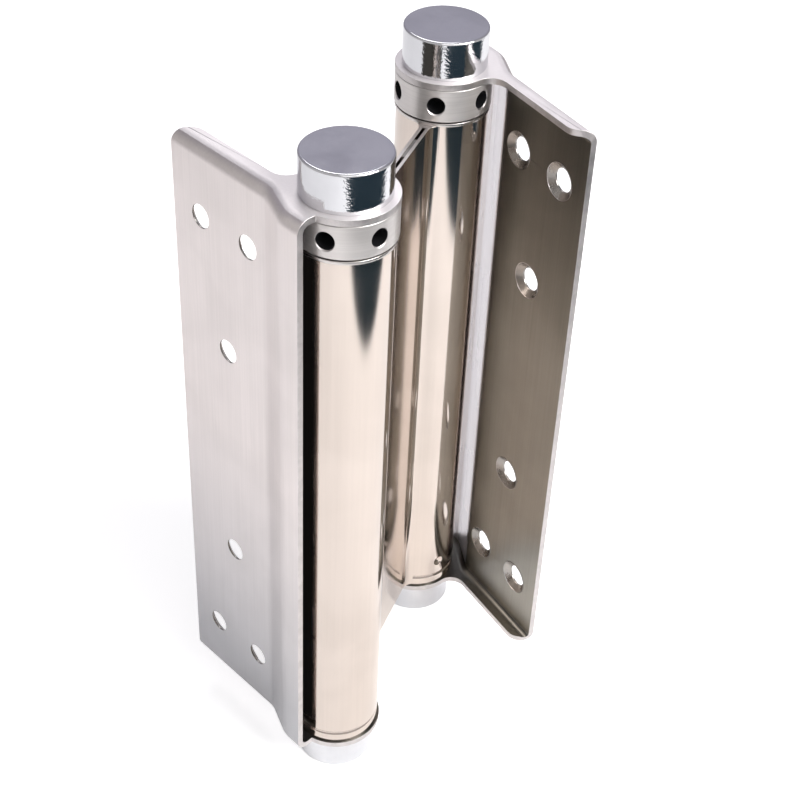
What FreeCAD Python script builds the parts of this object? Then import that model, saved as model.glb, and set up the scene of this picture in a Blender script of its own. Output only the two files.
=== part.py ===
# Double action cafe hinge: two stamped leaves on a pair of spring barrels joined by a web
import FreeCAD, Part
import Sketcher
import math
import os
from FreeCAD import Vector

doc = FreeCAD.newDocument("CafeHinge")
sheet = doc.addObject("Spreadsheet::Sheet", "Sizes")

# Driving sizes in millimetres and degrees
SIZES = [
    ("half_tall", 100.0),
    ("leaf_stock", 2.0),
    ("leaf_reach", 52.4),
    ("face_drop", 15.0),
    ("step_out", 4.6),
    ("step_begin", 14.0),
    ("step_finish", 3.0),
    ("step_bend", 8.0),
    ("leaf_tail", 4.0),
    ("flange_edge", 8.55),
    ("flange_round", 5.5),
    ("corner_round", 4.0),
    ("bend_inside", 2.0),
    ("ear_proud", 0.7),
    ("ear_blend", 5.0),
    ("screw_radius", 3.55),
    ("sink_radius", 5.65),
    ("sink_depth", 1.4),
    ("column_near", 21.2),
    ("column_far", 40.9),
    ("row_outer", 78.35),
    ("row_inner", 38.55),
    ("spindle_radius", 4.0),
    ("spindle_inset", 7.5),
    ("spindle_bevel", 0.6),
    ("cap_radius", 12.3),
    ("cap_tall", 11.6),
    ("cap_round", 0.7),
    ("barrel_space", 75.5),
    ("web_turn", 115.96),
    ("door_turn", 168.6),
    ("tube_radius", 13.5),
    ("barrel_stock", 1.0),
    ("foot_gap", 0.2),
    ("web_slot", 0.9),
    ("web_closed", 2.1),
    ("web_blend", 3.5),
    ("crimp_rise", 3.6),
    ("crimp_half", 0.9),
    ("crimp_deep", 0.45),
    ("dimple_rise", 9.7),
    ("dimple_ball", 2.4),
    ("dimple_deep", 0.5),
    ("dimple_turn", 236.1),
    ("spacer_near", 5.3),
    ("spacer_far", 15.5),
    ("spacer_inset", 0.4),
    ("bush_lip", 1.0),
    ("lip_proud", 0.4),
    ("bush_sleeve", 8.0),
    ("bush_wall", 2.1),
    ("run_gap", 0.05),
    ("washer_inset", 0.9),
    ("ear_gap", 0.1),
    ("collar_tall", 9.85),
    ("washer_stock", 0.5),
    ("collar_proud", 0.6),
    ("collar_bevel", 0.35),
    ("shank_below", 12.0),
    ("shank_recess", 2.0),
    ("tommy_radius", 2.6),
    ("tommy_deep", 8.0),
    ("tommy_rise", 4.95),
    ("tommy_bevel", 0.25),
    ("frame_collar_turn", -3.7),
    ("door_collar_turn", 6.5),
    ("plug_tall", 13.8),
    ("foot_ring_inset", 3.5),
    ("foot_ring_stock", 0.8),
    ("foot_lift", 0.05),
    ("shank_wall", 1.3),
    ("coil_wire", 2.2),
    ("coil_turns", 15.0),
    ("coil_gap", 0.3),
    ("recess_gap", 0.4),
    ("tang_deep", 5.0),
]
for row, (word, number) in enumerate(SIZES, start=1):
    sheet.set("A%d" % row, word.replace("_", " "))
    sheet.set("B%d" % row, repr(number))
    sheet.setAlias("B%d" % row, word)
doc.recompute()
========
• [Work to do]
Go through the listing and copy all of it exactly.

• [Problem solution]
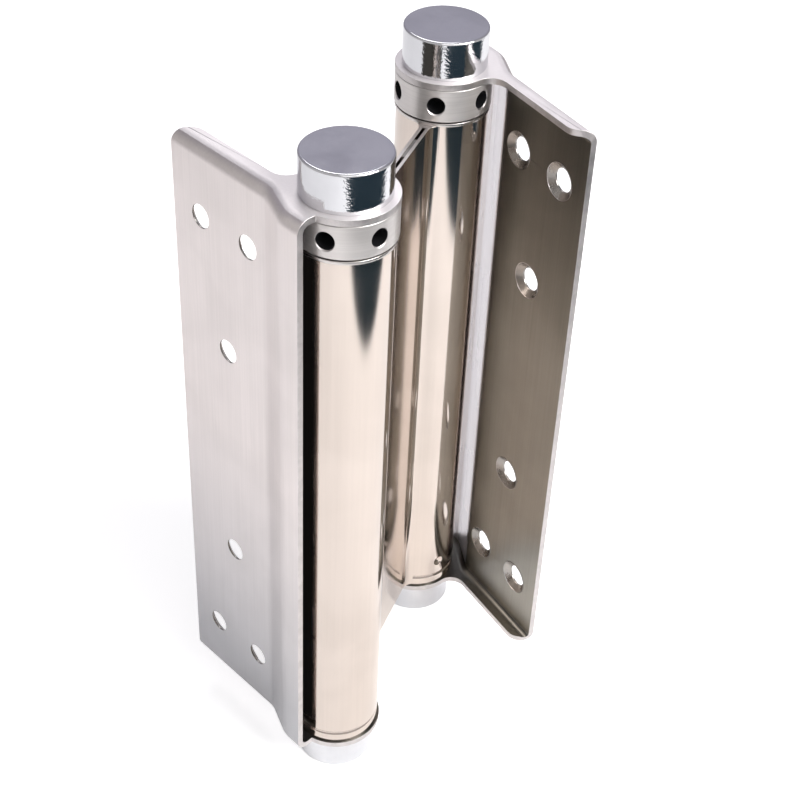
What FreeCAD Python script builds the parts of this object? Then import that model, saved as model.glb, and set up the scene of this picture in a Blender script of its own. Output only the two files.
=== part.py ===
# Double action cafe hinge: two stamped leaves on a pair of spring barrels joined by a web
import FreeCAD, Part
import Sketcher
import math
import os
from FreeCAD import Vector

doc = FreeCAD.newDocument("CafeHinge")
sheet = doc.addObject("Spreadsheet::Sheet", "Sizes")

# Driving sizes in millimetres and degrees
SIZES = [
    ("half_tall", 100.0),
    ("leaf_stock", 2.0),
    ("leaf_reach", 52.4),
    ("face_drop", 15.0),
    ("step_out", 4.6),
    ("step_begin", 14.0),
    ("step_finish", 3.0),
    ("step_bend", 8.0),
    ("leaf_tail", 4.0),
    ("flange_edge", 8.55),
    ("flange_round", 5.5),
    ("corner_round", 4.0),
    ("bend_inside", 2.0),
    ("ear_proud", 0.7),
    ("ear_blend", 5.0),
    ("screw_radius", 3.55),
    ("sink_radius", 5.65),
    ("sink_depth", 1.4),
    ("column_near", 21.2),
    ("column_far", 40.9),
    ("row_outer", 78.35),
    ("row_inner", 38.55),
    ("spindle_radius", 4.0),
    ("spindle_inset", 7.5),
    ("spindle_bevel", 0.6),
    ("cap_radius", 12.3),
    ("cap_tall", 11.6),
    ("cap_round", 0.7),
    ("barrel_space", 75.5),
    ("web_turn", 115.96),
    ("door_turn", 168.6),
    ("tube_radius", 13.5),
    ("barrel_stock", 1.0),
    ("foot_gap", 0.2),
    ("web_slot", 0.9),
    ("web_closed", 2.1),
    ("web_blend", 3.5),
    ("crimp_rise", 3.6),
    ("crimp_half", 0.9),
    ("crimp_deep", 0.45),
    ("dimple_rise", 9.7),
    ("dimple_ball", 2.4),
    ("dimple_deep", 0.5),
    ("dimple_turn", 236.1),
    ("spacer_near", 5.3),
    ("spacer_far", 15.5),
    ("spacer_inset", 0.4),
    ("bush_lip", 1.0),
    ("lip_proud", 0.4),
    ("bush_sleeve", 8.0),
    ("bush_wall", 2.1),
    ("run_gap", 0.05),
    ("washer_inset", 0.9),
    ("ear_gap", 0.1),
    ("collar_tall", 9.85),
    ("washer_stock", 0.5),
    ("collar_proud", 0.6),
    ("collar_bevel", 0.35),
    ("shank_below", 12.0),
    ("shank_recess", 2.0),
    ("tommy_radius", 2.6),
    ("tommy_deep", 8.0),
    ("tommy_rise", 4.95),
    ("tommy_bevel", 0.25),
    ("frame_collar_turn", -3.7),
    ("door_collar_turn", 6.5),
    ("plug_tall", 13.8),
    ("foot_ring_inset", 3.5),
    ("foot_ring_stock", 0.8),
    ("foot_lift", 0.05),
    ("shank_wall", 1.3),
    ("coil_wire", 2.2),
    ("coil_turns", 15.0),
    ("coil_gap", 0.3),
    ("recess_gap", 0.4),
    ("tang_deep", 5.0),
]
for row, (word, number) in enumerate(SIZES, start=1):
    sheet.set("A%d" % row, word.replace("_", " "))
    sheet.set("B%d" % row, repr(number))
    sheet.setAlias("B%d" % row, word)
doc.recompute()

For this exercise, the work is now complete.